B.) Amend HSA Law to 

    1. Allow any health plan to be HSA compatible
    2. Increase the contribution level
    3. Permit premiums to be paid from the HSA

These two changes would: 

  • Give employers the option to get out of the insurance business but retain the tax deduction by contributing to the employee’s HSAs. (Think moving from retirement plans to 401Ks)
  • Welcome more insurers into the individual market much like the competition in the auto insurance arena.
  • Let employees purchase a private, portable, personalized health plan that goes with them from job to job, where they can pay for the features they want, reducing premiums and broadening choices.
  • Reserving subsidies for a safety net only, not a hammock. 

Beverly explained that the obstacle to this common-sense policy is the media and the Left who would scream that we are repealing Obamacare. This is where education comes in. 

We must be better at messaging on why a government-mandated and controlled health insurance market is expensive and gives less choice in doctors, medical care, and plan design. 

Asked if there are any positive developments in health care, Gossage cites the development of concierge care, commonly called cash doctor medical practices.

Gossage is asked if there are any positive developments in health care. Her answer? The development of concierge care, commonly called cash doctor medical practices. “Health insurance was never designed to cover services you could actually pay for,” she explains, “like a primary care visit and generic drugs, and even a specialist visit. The very fact that Obamacare required that these services and many more be covered, made all those services more expensive and raised premiums. But because these cash doctors give a menu of prices or charge a monthly fee and don’t need to pay for staff just to file claims with the insurance company middleman and have to wait for claims to be reprocessed, they can finally charge less, get paid at the point of service, and save their patients money. They pass the savings on to the patient. It’s a win-win—for doctors and patients.” 

With Gossage’s gift for explaining, it was inevitable that supporters began to urge her to run for office. She made an unsuccessful run for Insurance Commissioner but was later begged to try for the state Senate. Robert Gossage was her most enthusiastic campaigner. “My husband said ‘honey, did you forget we have 1,500 signs in the basement [from the race for Insurance Commissioner]? And I said, ‘what? Are those signs still in the basement?’ and he told me all we have to do is take those and cover ‘insurance commissioner’ with ‘state Senator’. And I said ‘well, I haven’t changed my hairstyle in years. I’m like June Cleaver, same hairstyle.’ Our team put together a brochure very quickly.”

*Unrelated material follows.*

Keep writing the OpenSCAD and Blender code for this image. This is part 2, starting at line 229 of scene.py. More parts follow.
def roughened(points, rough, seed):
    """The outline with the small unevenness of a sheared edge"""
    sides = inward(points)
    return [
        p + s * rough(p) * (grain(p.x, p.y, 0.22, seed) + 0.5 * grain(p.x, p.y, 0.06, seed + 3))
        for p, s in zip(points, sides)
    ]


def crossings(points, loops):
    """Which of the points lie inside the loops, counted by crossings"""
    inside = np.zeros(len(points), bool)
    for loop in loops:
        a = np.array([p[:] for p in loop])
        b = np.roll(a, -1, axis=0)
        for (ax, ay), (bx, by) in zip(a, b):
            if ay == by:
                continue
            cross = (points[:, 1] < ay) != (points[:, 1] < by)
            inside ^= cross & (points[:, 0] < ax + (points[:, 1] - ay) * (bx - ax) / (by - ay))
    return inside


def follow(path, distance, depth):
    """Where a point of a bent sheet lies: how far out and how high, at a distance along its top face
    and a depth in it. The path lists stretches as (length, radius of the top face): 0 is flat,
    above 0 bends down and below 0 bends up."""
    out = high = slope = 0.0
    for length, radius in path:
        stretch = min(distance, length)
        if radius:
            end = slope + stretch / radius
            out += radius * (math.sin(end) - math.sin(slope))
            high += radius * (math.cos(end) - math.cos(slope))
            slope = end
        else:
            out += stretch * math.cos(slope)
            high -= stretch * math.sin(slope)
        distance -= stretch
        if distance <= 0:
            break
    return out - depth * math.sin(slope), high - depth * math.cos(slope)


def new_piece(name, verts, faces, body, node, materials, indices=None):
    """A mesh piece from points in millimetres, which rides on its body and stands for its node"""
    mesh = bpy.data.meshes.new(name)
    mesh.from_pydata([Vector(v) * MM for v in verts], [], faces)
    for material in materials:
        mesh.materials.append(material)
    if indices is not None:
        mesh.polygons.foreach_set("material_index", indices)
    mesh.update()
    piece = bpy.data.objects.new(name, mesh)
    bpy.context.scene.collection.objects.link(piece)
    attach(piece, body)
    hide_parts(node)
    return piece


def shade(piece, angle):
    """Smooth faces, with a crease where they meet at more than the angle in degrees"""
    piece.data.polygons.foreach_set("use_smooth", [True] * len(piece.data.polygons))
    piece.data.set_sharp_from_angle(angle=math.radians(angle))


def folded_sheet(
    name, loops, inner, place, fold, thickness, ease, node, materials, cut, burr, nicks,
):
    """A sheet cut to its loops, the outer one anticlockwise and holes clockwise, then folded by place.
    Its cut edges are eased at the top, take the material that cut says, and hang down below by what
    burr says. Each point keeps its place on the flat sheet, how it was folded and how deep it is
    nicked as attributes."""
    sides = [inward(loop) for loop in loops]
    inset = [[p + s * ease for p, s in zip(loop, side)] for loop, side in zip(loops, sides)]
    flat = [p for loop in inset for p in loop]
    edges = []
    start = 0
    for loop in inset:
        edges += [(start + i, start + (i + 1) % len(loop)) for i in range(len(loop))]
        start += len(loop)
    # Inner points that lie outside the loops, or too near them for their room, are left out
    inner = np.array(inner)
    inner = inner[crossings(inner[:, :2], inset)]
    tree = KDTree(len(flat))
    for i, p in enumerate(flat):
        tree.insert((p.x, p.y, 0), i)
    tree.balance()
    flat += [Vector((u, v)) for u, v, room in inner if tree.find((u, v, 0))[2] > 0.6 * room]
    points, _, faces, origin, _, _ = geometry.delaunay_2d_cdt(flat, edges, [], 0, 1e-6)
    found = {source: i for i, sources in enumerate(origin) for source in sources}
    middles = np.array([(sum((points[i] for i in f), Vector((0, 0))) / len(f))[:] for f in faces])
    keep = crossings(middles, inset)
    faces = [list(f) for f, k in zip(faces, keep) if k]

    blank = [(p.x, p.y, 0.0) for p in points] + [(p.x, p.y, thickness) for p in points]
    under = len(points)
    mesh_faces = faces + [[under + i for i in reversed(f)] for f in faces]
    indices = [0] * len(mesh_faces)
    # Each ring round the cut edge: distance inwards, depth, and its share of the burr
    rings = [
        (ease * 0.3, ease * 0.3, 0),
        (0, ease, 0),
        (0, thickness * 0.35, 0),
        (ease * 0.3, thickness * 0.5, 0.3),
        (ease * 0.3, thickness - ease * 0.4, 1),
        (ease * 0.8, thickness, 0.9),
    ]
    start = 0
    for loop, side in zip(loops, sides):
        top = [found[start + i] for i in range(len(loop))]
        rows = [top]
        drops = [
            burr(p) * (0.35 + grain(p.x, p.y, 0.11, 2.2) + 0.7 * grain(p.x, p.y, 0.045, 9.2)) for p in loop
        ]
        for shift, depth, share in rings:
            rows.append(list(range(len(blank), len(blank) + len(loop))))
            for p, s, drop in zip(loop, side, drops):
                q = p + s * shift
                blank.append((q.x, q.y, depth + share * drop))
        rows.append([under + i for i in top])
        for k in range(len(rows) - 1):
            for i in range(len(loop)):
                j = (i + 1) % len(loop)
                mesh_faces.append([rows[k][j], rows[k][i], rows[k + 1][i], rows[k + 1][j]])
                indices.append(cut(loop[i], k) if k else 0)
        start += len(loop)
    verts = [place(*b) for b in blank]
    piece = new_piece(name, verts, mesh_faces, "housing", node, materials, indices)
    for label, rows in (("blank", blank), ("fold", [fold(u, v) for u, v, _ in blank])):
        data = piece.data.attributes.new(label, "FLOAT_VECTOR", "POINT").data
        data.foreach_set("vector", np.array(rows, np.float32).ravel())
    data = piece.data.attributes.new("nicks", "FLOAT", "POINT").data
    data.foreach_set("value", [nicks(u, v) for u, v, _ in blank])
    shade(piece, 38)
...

“Everybody and their brother pitched in—at my church we had 25 people show up to help stuff literature into bags and drop them at the doors. And another team put those stickers on the signs. I moved all of my Medicare clients to early in the morning and started the first one at 5:00 AM instead of 8:00, and, thankfully, they all understood that I needed the afternoon to walk door-to-door and campaign. The precinct people voted me in to replace the resigning Senator on the general ballot on a Wednesday night six weeks before early balloting. By Friday morning, my husband was at Costco buying donuts for the volunteers, and he hears over the loudspeaker: ‘Beverly Gossage, not right for Kansas. She does not want health care for children.’ I thought ‘oh, great. My opponent is already attacking me with absolute lies.’”

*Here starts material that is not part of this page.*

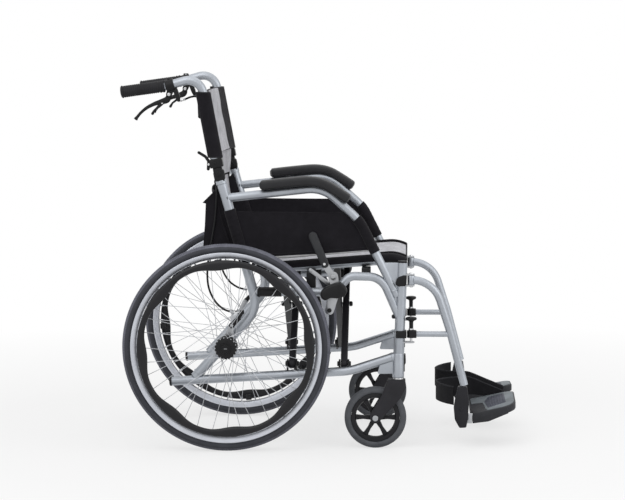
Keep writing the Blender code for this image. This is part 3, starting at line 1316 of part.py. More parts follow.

Beverly won her seat but her beloved Robert died two weeks before she was sworn in. Robert and Beverly had celebrated their 51st wedding anniversary that November. Work has been Beverly’s solace. “I just try not to let people see me sad. I smile because I don’t want to bring them down,” she says.

Although Beverly had originally thought she’d retire after a single term, she’s changed her mind as her constituents have asked her to run again. So, she is preparing for her campaign for re-election while helping her clients and educating the public on health policy. 

Meanwhile, Mrs. Gossage’s class just may be the best way to make a complicated subject clear and just maybe help bring about reform as a result.